The storyline completely alluded us, but at one time we were sure the joke that had the audience in hysterics was to do with the size of the male character's family jewels. We basically spent the show enjoying the changing tone of the actors voices, and their ever varying facial expressions, as well as listening to the musical pieces of the show - quite unlike anything you'll hear on MTV! We were stoked that the shrillness of the famous Peking Operas were absent from this show!
After the two hour performance and many cups of tea (all for 80 cents each) we headed for lunch as it was already 3.30pm. We ended up at another Muslim restaurant which we love - the meals tend to have more flavour and variety than other street kitchens - thus our noodle dishes threw a curve ball at our stomachs that are used to the usual grease and soya sauce flavoured noodles.
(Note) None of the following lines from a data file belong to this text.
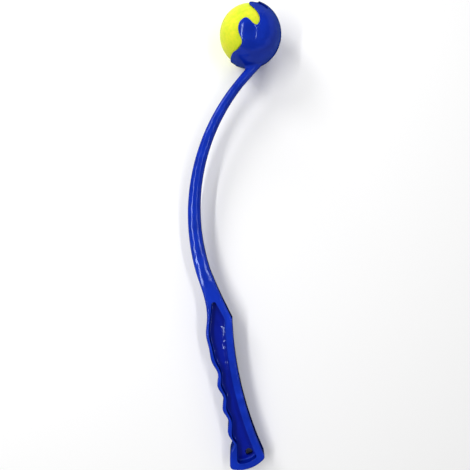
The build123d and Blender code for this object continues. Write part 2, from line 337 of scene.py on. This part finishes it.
# Seam: the vulcanised cement in the gap between the felt panels, a dull olive rubber with loose fibres
# of felt stuck to it.
cement, node = new_material("seam_cement")
lumps = clouds(node("ShaderNodeTexCoord").outputs["Object"], 700, 4)
close_material({"Base Color": ramp(lumps, (0.10, 0.10, 0.035), (0.30, 0.29, 0.12)), "Roughness": 0.8,
                "Normal": bump(lumps, 0.5, 0.0004)})
cover(cement, "seam_cement")

# Felt panels: two bone-shaped pieces of needled wool and nylon felt, cemented to the core. The nap stands
# up in soft lumps, and each cut edge rolls down into the seam.
felt, node = new_material("yellow_felt")
place = node("ShaderNodeTexCoord").outputs["Object"]
clumps = clouds(place, 260, 5, Roughness=0.65)
fibres = clouds(place, 2400, 4, Distortion=2.5)
patches = clouds(place, 60, 2)
yellow = ramp(times(plus(clumps, patches), 0.5), (0.54, 0.71, 0.006), (0.80, 0.77, 0.018), 0.35, 0.65)
nap = bump(clumps, 0.5, 0.0006)
close_material({"Base Color": yellow, "Roughness": 0.95, "Sheen Weight": 0.15, "Sheen Roughness": 0.4,
                "Normal": bump(fibres, 0.5, 0.0002, Normal=nap)})


def napped_panel(name, node_name):
    """A felt panel remeshed fine enough for its edges to roll and its nap to stand in lumps."""
    panel = own_copy(node_name, name)
    panel.data.materials.clear()
    remesh = panel.modifiers.new("remesh", "REMESH")
    remesh.mode, remesh.voxel_size, remesh.use_smooth_shade = "VOXEL", 0.0006, True
    smooth = panel.modifiers.new("smooth", "SMOOTH")
    smooth.factor, smooth.iterations = 0.5, 4
    made = bpy.data.meshes.new_from_object(panel.evaluated_get(bpy.context.evaluated_depsgraph_get()))
    panel.modifiers.clear()
    panel.data = made
    outer_side, lump_height, lump_sink = 0.0305, 0.00012, 0.00005
    for vertex in made.vertices:
        out = vertex.co - ball_centre
        if out.length > outer_side:
            lump = noise.noise(vertex.co * 900) + 0.5 * noise.noise(vertex.co * 2100)
            vertex.co += out.normalized() * (lump_height * lump - lump_sink)
    made.materials.append(felt)
    made.shade_smooth()
    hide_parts(node_name)
    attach(panel, "ball")


napped_panel("felt_nap_front", "felt_panel_front")
napped_panel("felt_nap_back", "felt_panel_back")
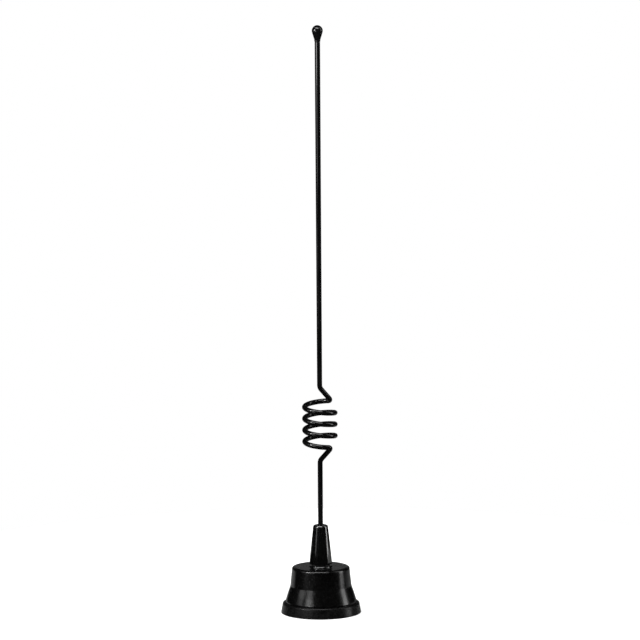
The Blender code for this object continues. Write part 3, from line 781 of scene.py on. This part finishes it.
def make_threaded_ring():
    """A brass ring with the mount's thread inside and a lip above it."""
    low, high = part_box("threaded_ring")
    lead_in, edge, lip = 0.5 * MM, 0.2 * MM, 12.6 * MM
    lip_foot = high.z - 1.0 * MM
    outline = [(MOUNT_MAJOR + lead_in, low.z)]
    outline += rounded([
        (MOUNT_MAJOR + lead_in, low.z), (high.x, low.z, edge), (high.x, high.z, edge),
        (lip, high.z),
    ], 4)[1:-1]
    outline += [(lip, high.z), (lip, lip_foot), (MOUNT_MAJOR, lip_foot)]
    outline += finer([(MOUNT_MAJOR, lip_foot), (MOUNT_MAJOR, low.z + lead_in)], 0.1 * MM)[1:]
    reshape = threaded(
        low.z + lead_in, lip_foot - 0.1 * MM, MOUNT_MAJOR, MOUNT_MINOR, MOUNT_PITCH, 0.0,
    )
    stand_in(lathe("threaded_ring_turned", outline, ROUND, reshape, 28.0), "threaded_ring")


def make_contact_pin():
    low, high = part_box("contact_pin")
    shank, shoulder, spigot = 1.5 * MM, 2.0 * MM, 1.1 * MM
    seat = low.z + 3.9 * MM
    seat_top = seat + 1.0 * MM
    edge, end = 0.1 * MM, 0.3 * MM
    outline = rounded([
        (0.0, low.z), (shank, low.z, end), (shank, seat), (shoulder, seat, edge),
        (shoulder, seat_top, edge), (spigot, seat_top), (spigot, high.z, end), (0.0, high.z),
    ])
    stand_in(lathe("contact_pin_turned", outline, SMALL_ROUND), "contact_pin")


def make_contact_sleeve():
    """A blind sleeve held in the disc between its head and a rivet ring, with a post on top."""
    low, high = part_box("contact_sleeve")
    disc_low, disc_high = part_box("base_disc")
    wall, lip, head, rivet, post = 3.0 * MM, 1.8 * MM, high.x, 3.9 * MM, 0.8 * MM
    cavity, cavity_foot, cavity_top = 2.3 * MM, 7.1 * MM, 14.2 * MM
    gap, edge, roof = 0.3 * MM, 0.3 * MM, 15.0 * MM
    head_top, rivet_foot = disc_low.z - gap, disc_high.z + gap
    head_foot, rivet_top = head_top - 0.7 * MM, rivet_foot + 0.6 * MM
    outline = rounded([
        (0.0, cavity_top), (cavity, cavity_top), (cavity, cavity_foot), (lip, cavity_foot),
        (lip, low.z, 0.15 * MM), (wall, low.z, edge), (wall, head_foot), (head, head_foot, edge),
        (head, head_top), (wall, head_top), (wall, rivet_foot), (rivet, rivet_foot),
        (rivet, rivet_top, edge), (wall, rivet_top), (wall, roof, edge), (post, roof),
        (post, high.z, 0.2 * MM), (0.0, high.z),
    ], 5)
    stand_in(lathe("contact_sleeve_turned", outline, SMALL_ROUND), "contact_sleeve")


def make_contact_spring():
    """A spring in the sleeve, closed at both ends, wound to fill the CAD node's box."""
    low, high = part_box("contact_spring")
    wire, ring = 0.2 * MM, 1.75 * MM  # radii
    closed, turns, per_turn = 1.0, 5.5, 48  # closed turns at each end, turns in all
    steps = round(turns * per_turn)
    top, foot = high.z - wire, low.z + wire
    shut = 2.1 * wire  # pitch of a closed turn
    open_pitch = (top - foot - 2.0 * closed * shut) / (turns - 2.0 * closed)
    path, height = [], top
    for step in range(steps + 1):
        turn = step / per_turn
        angle = TURN * turn
        path.append((ring * math.cos(angle), ring * math.sin(angle), height))
        middle = turn + 0.5 / per_turn
        pitch = shut if min(middle, turns - middle) < closed else open_pitch
        height -= pitch / per_turn
    spring = stand_in(tube("contact_spring_wound", path, [wire] * len(path), 12), "contact_spring")
    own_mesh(spring)


# ---------------------------------------------------------------- floor and light


def make_floor():
    """A round pale floor, a hair below the gasket's foot, which the antenna doesn't reflect."""
    radius, drop = 300.0 * MM, 0.1 * MM
    mesh = bpy.data.meshes.new("floor")
    shape = bmesh.new()
    bmesh.ops.create_circle(shape, cap_ends=True, segments=96, radius=radius)
    bmesh.ops.translate(shape, verts=shape.verts, vec=(0.0, 0.0, -drop))
    shape.to_mesh(mesh)
    shape.free()
    floor = bpy.data.objects.new("floor", mesh)
    scene.collection.objects.link(floor)
    finish = Finish("floor", grey(0.86), 0.7)
    finish.tint(finish.spread(finish.noise(40.0), 0.0, 1.0), grey(0.85), grey(0.88))
    mesh.materials.append(finish.material)
    floor.visible_glossy = False


def make_light(name, azimuths, heights, distance, radiance):
    """An upright soft box that faces the antenna between two azimuths and two heights.

    Azimuths are in degrees: 0 is in front, 90 on the right.
    """
    azimuth = math.radians(sum(azimuths) / 2)
    level = sum(heights) / 2
    width = 2.0 * distance * math.tan(math.radians(azimuths[1] - azimuths[0]) / 2)
    place = (math.sin(azimuth) * distance, -math.cos(azimuth) * distance, level)
    make_panel(
        name, place, (0.0, 0.0, level), width, heights[1] - heights[0], radiance,
    )


def make_panel(name, place, target, width, height, radiance):
    """A rectangular lamp of an even radiance, unseen by the camera itself."""
    data = bpy.data.lights.new(name, "AREA")
    data.shape = "RECTANGLE"
    data.size, data.size_y = width, height
    data.energy = radiance * math.pi * width * height
    lamp = bpy.data.objects.new(name, data)
    scene.collection.objects.link(lamp)
    lamp.location = place
    away = Vector(place) - Vector(target)
    lamp.rotation_euler = away.to_track_quat("Z", "Y").to_euler()
    lamp.visible_camera = False


def make_lights():
    """Soft boxes placed for the highlights that they leave on the black surfaces."""
    near, far, below = 0.7, 5.0, (-0.25, -0.012)
    # the two bright strips down the left of the flared skirt, and the dark gap between
    make_light("left_outer", (-86.0, -66.0), (0.2, 0.36), near, 1.45)
    make_light("left_inner", (-50.0, -33.0), (0.2, 0.36), near, 1.15)
    make_light("left_gap", (-66.0, -50.0), (0.235, 0.36), near, 0.1)
    # the tip ball's side and the skirt's foot
    make_light("left_high", (-86.0, -34.0), (0.36, 0.66), near, 1.1)
    # the whip's left side, brightest near the top and fading downwards
    make_light("left_bright", (-50.0, -28.0), (0.195, 0.235), near, 11.0)
    make_light("left_soft", (-50.0, -30.0), (0.13, 0.195), near, 3.0)
    make_light("left_low", (-84.0, -34.0), (0.11, 0.2), near, 0.3)
    # the left side of the ferrule and the drum
    make_light("left_foot", (-66.0, -52.0), (0.04, 0.10), near, 1.5)
    # glints on the tip ball, the ferrule's top, the flange and the rims
    make_panel("left_hot", (-0.62, -0.355, 0.54), (0.0, 0.0, 0.3), 0.13, 0.15, 62.0)
    # the strip down the right of the ferrule and the housing, then its rounded edges
    make_light("right_low", (80.0, 98.0), (-0.2, 1.2), far, 4.7)
    make_light("right_high", (81.0, 99.0), (1.2, 8.5), far, 3.0)
    # the outline's left and right edges, then the flat top faces
    make_light("behind_left", (-165.0, -118.0), below, 0.4, 0.45)
    make_light("behind_right", (108.0, 165.0), below, 0.4, 0.26)
    make_light("behind", (163.0, 197.0), (0.15, 0.42), 1.4, 0.16)
    # all that faces up and forward: the ball, the fillets and the gasket's shoulder
    make_panel("overhead", (-0.12, -0.42, 1.3), (0.0, 0.0, 0.1), 1.15, 0.42, 9.5)


def make_surroundings():
    """A white room that the antenna reflects only as a dim grey."""
    world = bpy.data.worlds.new("studio")
    scene.world = world
    world.use_nodes = True
    nodes, links = world.node_tree.nodes, world.node_tree.links
    nodes.clear()
    seen, reflected_grey = (1.0, 1.0, 1.0, 1.0), (*grey(0.002), 1.0)
    output = nodes.new("ShaderNodeOutputWorld")
    mix = nodes.new("ShaderNodeMixShader")
    path = nodes.new("ShaderNodeLightPath")
    room = nodes.new("ShaderNodeBackground")
    room.inputs["Color"].default_value = seen
    reflected = nodes.new("ShaderNodeBackground")
    reflected.inputs["Color"].default_value = reflected_grey
    links.new(path.outputs["Is Glossy Ray"], mix.inputs["Fac"])
    links.new(room.outputs[0], mix.inputs[1])
    links.new(reflected.outputs[0], mix.inputs[2])
    links.new(mix.outputs[0], output.inputs["Surface"])
    scene.view_settings.view_transform = "Standard"


def make_camera():
    """A long lens from the front and a little above, at the photograph's angle."""
    distance, elevation, roll = 5.0, math.radians(9.8), math.radians(0.38)
    aim = Vector((0.00045, 0.0, 0.1638))
    data = bpy.data.cameras.new("camera")
    data.sensor_width = 36.0
    data.lens = 511.0
    data.clip_end = 50.0
    camera = bpy.data.objects.new("camera", data)
    scene.collection.objects.link(camera)
    away = Vector((0.0, -math.cos(elevation), math.sin(elevation)))
    camera.location = aim + away * distance
    facing = away.to_track_quat("Z", "Y").to_matrix().to_4x4()
    place = Matrix.Translation(camera.location)
    camera.matrix_world = place @ facing @ Matrix.Rotation(-roll, 4, "Z")
    scene.camera = camera


def main():
    make_whip()
    make_tip_ball()
    make_ferrule()
    make_set_screw("set_screw_lower")
    make_set_screw("set_screw_upper")
    make_top_stud()
    make_ferrule_seal()
    make_housing()
    make_roof_gasket()
    make_threaded_ring()
    make_contact_pin()
    make_contact_sleeve()
    make_contact_spring()
    for node, item in frame["nodes"].items():
        item.data.materials.clear()
        item.data.materials.append(FINISHES[SLOTS[node]])
    make_floor()
    make_lights()
    make_surroundings()
    make_camera()


main()
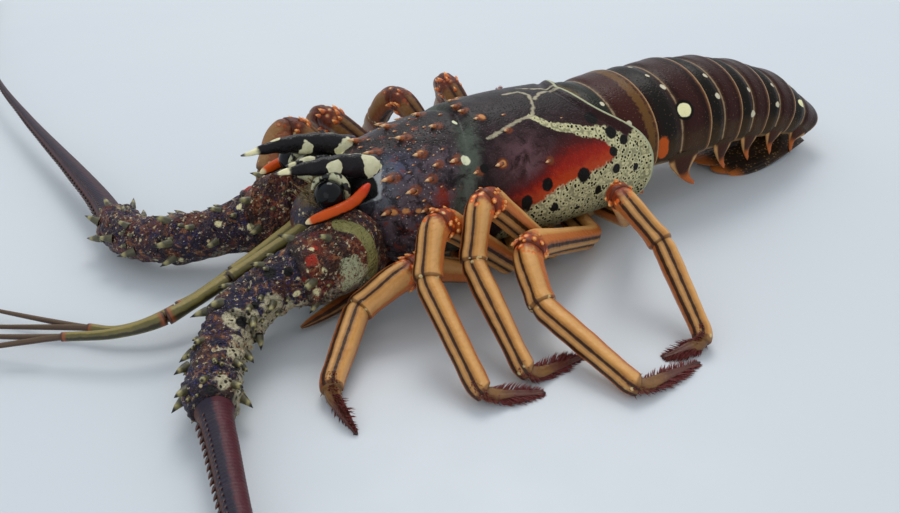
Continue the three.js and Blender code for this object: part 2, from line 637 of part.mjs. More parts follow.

Back on foot patrol we enjoyed getting to really see Suzhou town as we headed for the North Temple Pagoda - the tallest pagoda south of the Yangzi at nine stories high and adjacent to a 1700 year old temple, which turned out to be one of the most relaxing and enjoying complexes we have been to in a long time. It was especially enjoyable as most of the tourists were headed away just as we were arriving. After gazing up at the height of the pagoda, it was thrilling to know that we were going to get to climb the biggest pagoda we have seen so far! The lack of tourists while climbing the pagoda was very welcome as the staircases were very narrow and it meant we got a clear run to the top, rather than waiting in line like we're used to! If you look really close you can see Liv hanging out the third window. At the top we got sweeping view of the city, and despite it being a clear-ish day, the skyline in the distance was still battling to break through the smog. The battle between sky and smog is a continuous one in China, and with the huge coal towers burning 24/7 it's no surprise that the latter is winning. From all the way at the top, the pagoda seemed even higher than it did from below and had there been any tourists in the complex they would have looked like ants - and we looked forward to enjoying the temple and its surrounds in peace. With all the tourrist gone it was easy for Adam to slip under a fenced of area and get up close and personal with Buddha.
Back down on level ground we spent the next hour wandering through the temple grounds, and although we've seen many gardens and temple this one was a nice change, due to its simplicity - straying away from the maze of pavilions, alleyways and rock sculptures of many others. Making our way to the exit, we were sidetracked by a roaming white rabbit, which was incredibly friendly and easy around us - letting us pat it and feed it by hand. This is a perfect example of when you treat an animal with kindness it has no reason to fear you or anyone else - kind of like the dogs here that roam the streets with natural freedom and cause no one harm, in contrast to the environment in NZ where fences sometimes aren't enough to keep savage dogs out of sight (or out of trouble). Nipping between the closing gates of the complex we were so enjoying, we continued our foot march with dedicated steps towards the markets - determined we would find them tonight! After less than half and hour of wandering, it seemed like this determination had failed as we arrived in the exact same place we had searched in vain for the markets last night. However, with a stroke of fate Liv read a neon hotel sign with the character for the street we were looking for on it. Soon we had a semi direction to head towards, though it took us another half hour of searching through handbag stores and watching a watershow for us to finally locate the elusive markets.

At the markets we set about a frenzied shopping spree, with the knowledge that we only have to lug our packs around for one more day - as well as knowing that travel clothes probably won't do at work. At the end of our night Adam had purchased a pair of trousers that are a mix between 'good' work pants and kick ass grandpa pants (of course 5 sizes too big, according to Liv). Liv walked away with a pair of cool jeans and a handbag that made denying all the other handbags on offer over the last three months worth while (though she's still keeping the bag from mumbles that connects her to home, even though it's broken!).

After finding dumplings for dinner and a McD's ice cream for dessert, we congratulated ourselves when we found the bus we needed to catch by pure happenstance! Ice cold beer in hand we relaxed our last travelling evening away trying to wear off some of the excitement of a great day but the end of a wonderful adlibed tour, well for now, that is ...

Adlibing the night markets, eventually.